3D code data
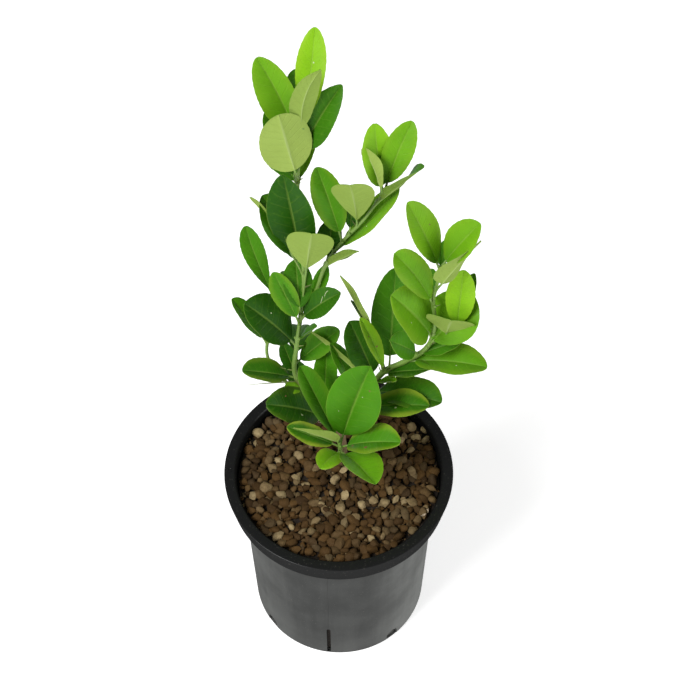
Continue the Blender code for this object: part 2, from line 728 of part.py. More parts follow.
def build():
    clear_scene()
    parts = new_collection("potted_lemon_tree")
    cutters = new_collection("cutters", hidden=True)
    shade(build_pot(parts, cutters))
    shade(build_soil(parts, cutters))
    build_gravel(parts)
    shade(build_trunk(parts))
    for make in (build_tall_shoot, build_second_shoot, build_left_shoot, build_right_shoot, build_basal_shoot):
        make(parts)


build()
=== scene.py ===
"""A young lemon tree in a round nursery pot with a mulch of gravel: its looks.

+Z is up, and the scene is in metres. The values and tables at the top are in millimetres and
degrees, apart from those whose comments name metres or pixels.
"""
import math

import bmesh
import bpy
import numpy as np
from mathutils import Matrix, Vector


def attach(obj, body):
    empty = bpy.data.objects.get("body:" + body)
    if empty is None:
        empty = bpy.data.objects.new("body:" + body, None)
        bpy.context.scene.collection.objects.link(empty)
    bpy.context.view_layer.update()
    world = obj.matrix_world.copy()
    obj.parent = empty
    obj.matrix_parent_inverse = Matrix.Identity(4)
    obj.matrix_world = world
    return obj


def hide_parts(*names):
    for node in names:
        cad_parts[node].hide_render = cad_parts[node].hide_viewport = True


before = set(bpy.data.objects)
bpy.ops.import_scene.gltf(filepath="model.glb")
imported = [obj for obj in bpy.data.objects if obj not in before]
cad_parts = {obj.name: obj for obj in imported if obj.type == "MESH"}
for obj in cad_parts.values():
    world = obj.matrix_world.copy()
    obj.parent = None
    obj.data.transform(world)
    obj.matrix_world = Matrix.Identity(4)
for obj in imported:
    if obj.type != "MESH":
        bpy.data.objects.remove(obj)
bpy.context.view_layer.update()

bl_info = {
    "name": "Potted lemon tree",
    "version": (1, 0, 0),
    "blender": (4, 5, 0),
    "location": "3D View > Sidebar > Lemon Tree",
    "description": "Builds a young lemon tree in a nursery pot, piece by piece",
    "category": "Add Mesh",
}

MM = 0.001

# The pot: its height, the radii of its wall at the foot and under the rim, and where the rim's skirt ends
POT_HEIGHT = 165.0
WALL_FOOT_RADIUS = 66.4
WALL_TOP_RADIUS = 70.2
SKIRT_FOOT = 146.6
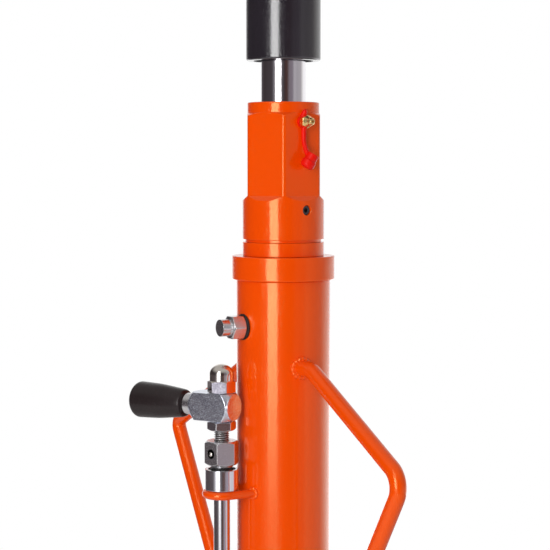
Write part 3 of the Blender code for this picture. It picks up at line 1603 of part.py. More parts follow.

Exercise details | Extract the lines above from the one containing "obj.parent = None" to the last line, both included, exactly as written.

Output of the task |
    obj.parent = None
    obj.data.transform(world)
    obj.matrix_world = Matrix.Identity(4)
for obj in imported:
    if obj.type != "MESH":
        bpy.data.objects.remove(obj)
bpy.context.view_layer.update()

bl_info = {
    "name": "Potted lemon tree",
    "version": (1, 0, 0),
    "blender": (4, 5, 0),
    "location": "3D View > Sidebar > Lemon Tree",
    "description": "Builds a young lemon tree in a nursery pot, piece by piece",
    "category": "Add Mesh",
}

MM = 0.001

# The pot: its height, the radii of its wall at the foot and under the rim, and where the rim's skirt ends
POT_HEIGHT = 165.0
WALL_FOOT_RADIUS = 66.4
WALL_TOP_RADIUS = 70.2
SKIRT_FOOT = 146.6
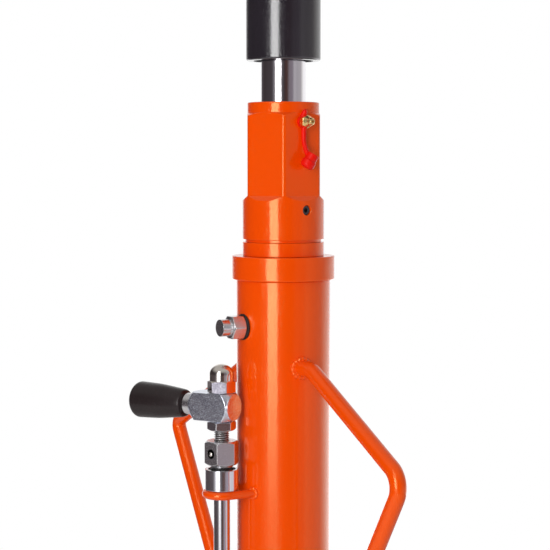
Write part 3 of the Blender code for this picture. It picks up at line 1603 of part.py. More parts follow.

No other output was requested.